また、お住まいの地域の防災無線の聞こえ具合も確認しておくと良いでしょう。聞こえづらい場合は、自治体に相談してみてください。防災ラジオを貸し出している自治体もあります。
地域の防災活動への参加
多くの自治体や町内会では、定期的に防災訓練や防災講座を開催しています。これらに参加することで、実践的な知識や技能を身につけることができます。また、地域の方々と顔を合わせる良い機会にもなります。
防災訓練では、避難経路の確認や消火器の使い方、応急救護の方法などを学ぶことができます。実際に体験することで、いざという時の行動がスムーズになります。
ペットと一緒に暮らしている方へ
ペットと暮らしている方は、ペットの防災対策も忘れずに。ペットフードや水、トイレ用品などの備蓄も必要です。
また、ケージやリードなど、避難時に必要なものも用意しておきましょう。
避難所によってはペットの同伴が難しい場合もあるので、事前に確認しておくことをおすすめします。ペットのための避難所情報も把握しておくと安心です。
遠方で一人暮らしをしている親が心配。どう対策をとる?
ここまでは一人暮らしをしている方向けに解説を進めましたが、中には「高齢の親が遠方で一人暮らしをしている」という方もいらっしゃるのではないでしょうか。
そのような方はぜひ家へ訪問したタイミングだけで構いませんので、これまで述べた家具の固定や避難する際の導線確保のため、玄関や廊下などを中心に物を整理するなどしておくと良いでしょう。

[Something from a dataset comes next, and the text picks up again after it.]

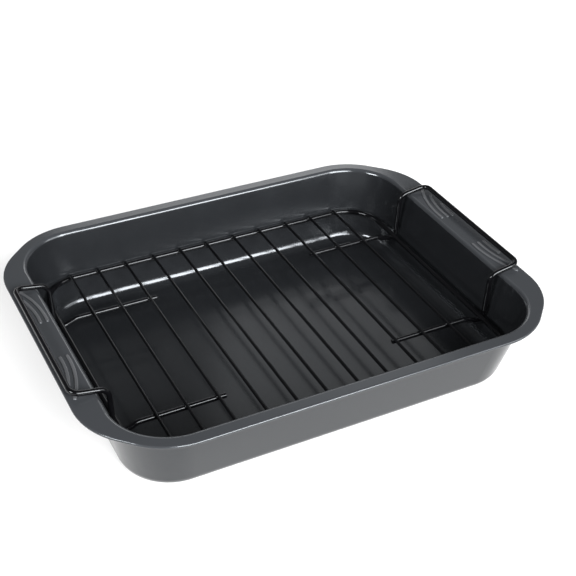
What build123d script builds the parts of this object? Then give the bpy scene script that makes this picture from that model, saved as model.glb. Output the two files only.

本人は気が進まない場合もあるかもしれませんが、家族の動きをきっかけに防災意識が変わるかもしれません。
その他、「避難行動要支援者名簿」へ申請・登録するなど、自力で避難することができない人向けのサポートをしてもらえるように手配をしておくと安心です。こちらの登録条件はお住まいの自治体によって異なるので、あらかじめご確認ください。
最近では高齢者の一人暮らしが増えていることを受け、警備会社が見守りサービスを提供していることもあります。何か起きた場合にパトロール員がすぐに駆けつけてくれるので、このようなサービスに頼るのも一つの手でしょう。
様々なサービスを上手く活用し、ひとりで抱え込みすぎないようにしましょう。
まとめ
一人暮らしだからこそ、防災対策は特に大切です。でも、決して難しいものではありません。この記事でご紹介した準備を少しずつ進めていけば、きっと安心感が増すはずです。
災害はいつ来るかわかりません。でも、備えがあれば怖くありません。今日からでも、できることから始めてみませんか?
最後に、お一人で不安を感じたり、対策に迷ったりした時は、遠慮なく周りの方や地域の支援サービスに相談してください。一人で抱え込まず、助けを求めることも大切な防災対策の一つです。
皆様の安全で穏やかな暮らしを心からお祈りしております。